Henderson’s friend, reporter Andy Terrell (Pat O’Brien, top-billed), is convinced that’s not true, and so are we since we’ve already seen scenes of Henderson at home with his wife Evelyn (Geneva Mitchell) and their son Ralph (Buster Phelps, a typically obnoxious movie kid). There’s a nice running gag early on in the movie about Ralph’s exasperation with his dad because dad has just bought him a model train set, but Ralph never gets a chance to play with it because dad is always running it himself. At one point Ralph audibly wishes his father would disappear, and the audience – already knowing what fate the bad guys have in store for the D.A. – thinks, “Be careful what you wish for, kid! You might just get it!” Though Henderson gets killed, the investigation doesn’t stop because the state governor just appoints a new D.A., Lionel Houston (Neil Hamilton, 33 years before he returned to official law enforcement as Gotham City Police Commissioner Gordon on the 1966 Batman TV series), who continues it. At one point Lionel gets a letter from the original informant that says he can’t live with his guilt any more and he’s committing suicide – which he does, so we never actually see him and we wonder how much his confession will be worth in terms of evidence if and when the cases come to trial.
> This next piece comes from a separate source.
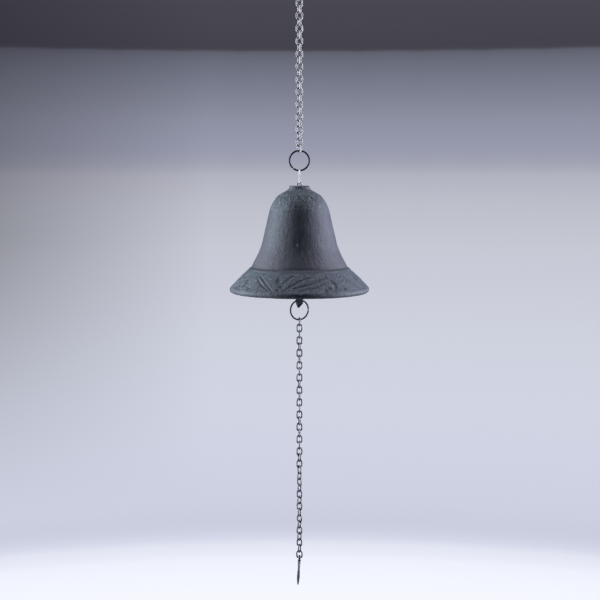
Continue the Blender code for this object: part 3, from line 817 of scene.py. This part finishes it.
def make_clapper_eye():
    """Blind nut on the end of the shank, with a wire eye under it."""
    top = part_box("clapper_eye")[1].z
    outer, wire, barrel, tall, bore = 0.0076, 0.0018, 0.0030, 0.0050, 0.0042
    bottom, floor = top - tall, top - bore
    radius = (outer - wire) / 2
    shape = Shape()
    shape.grid(moved(wire_ring(radius, wire, 56, 16), bottom - radius + wire / 4), closed_rows=True)
    profile = [(0.0001, floor), (0.0018, floor), (0.0019, floor + 0.0001),
               (0.0019, top - 0.0002), (0.0021, top), (barrel - 0.0002, top), (barrel, top - 0.0002),
               (barrel, bottom + 0.0005), (barrel - 0.0003, bottom + 0.0001),
               (barrel - 0.0009, bottom), (0.0001, bottom)]
    shape.grid(revolve(profile, 48), caps=True)
    shape.make("clapper_eye_nut", "bell", ZINC, "zinc", "clapper_eye", sharp=40)


def square_rows(rows, turn, per_side=9):
    """Rounded square rings (half side, corner radius, height), turned about Z."""
    out = []
    for half, corner, height in rows:
        ring = []
        for quarter in range(4):
            for a in np.linspace(0, math.pi / 2, per_side):
                x = half - corner + corner * math.cos(a)
                y = half - corner + corner * math.sin(a)
                c, s = math.cos(quarter * math.pi / 2), math.sin(quarter * math.pi / 2)
                ring.append((x * c - y * s, x * s + y * c, height))
        out.append(ring)
    return moved(np.array(out), 0, turn)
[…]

Grover Cromwell, the one gang member who actually feels remorse about all the people who have lost their life savings through the gang’s stock manipulation and other activities, meets with Graham Gaines and tells him that there’s a shipment of gold worth $1 million that will enable them to pay off all the investors and still leave them a tidy profit.

Only it’s a ruse: Cromwell is determined to kill both himself and Gaines, and make it look like an accident so his widow will be able to collect on his life insurance and pay off the investors. So he takes Gaines in his car, ostensibly to the waterfront, but really to crash it into a train (a pretty obvious model) so both he and Gaines will die and pay the ultimate penalty for their crimes. Andy Terrell, who’s been dating Cromwell’s daughter Diane (Mary Brian – reuniting her and O’Brien from the 1931 film The Front Page, in which she played the nice young woman he was going to marry and quit journalism for; it occurs to me that if they’d got married for real she’d have been Mary Brian O’Brien), gets ambushed by the surviving gangsters in the final sequence, but the police, alerted by Lionel, arrive in time and save the good guys from Salvadore, who was there to kill them but ends up shot himself, while the other conspirators are arrested. The World Gone Mad is actually a pretty good movie, though as Charles pointed out it’s full of clichés that were done much better in other people’s films. One thing I liked about it is it’s more explicitly anti-capitalist than most other films from the early Depression era (it also takes place while Prohibition was still in effect, and the infrastructure with which otherwise law-abiding people were supplied with technically illegal booze is very much part of this film). Another cool scene is the one in which Andy and Diane meet in front of a movie theatre showing another Majestic release, The Vampire Bat (also written by Edward T. Lowe, Jr. and directed by Frank Strayer, who made first-rate horror indies like The Vampire Bat and Condemned to Live before he settled in at Columbia for a long-running sinecure directing the Blondie series based on Chic Young’s comic strip). The World Gone Mad is a variable film, with some scenes creatively directed and others given a flat, unatmospheric treatment – one wishes it could have been remade in the film noir era – and, as I said at the outset, though it’s reasonable entertainment for the period and the budget, that great title deserved a much better movie!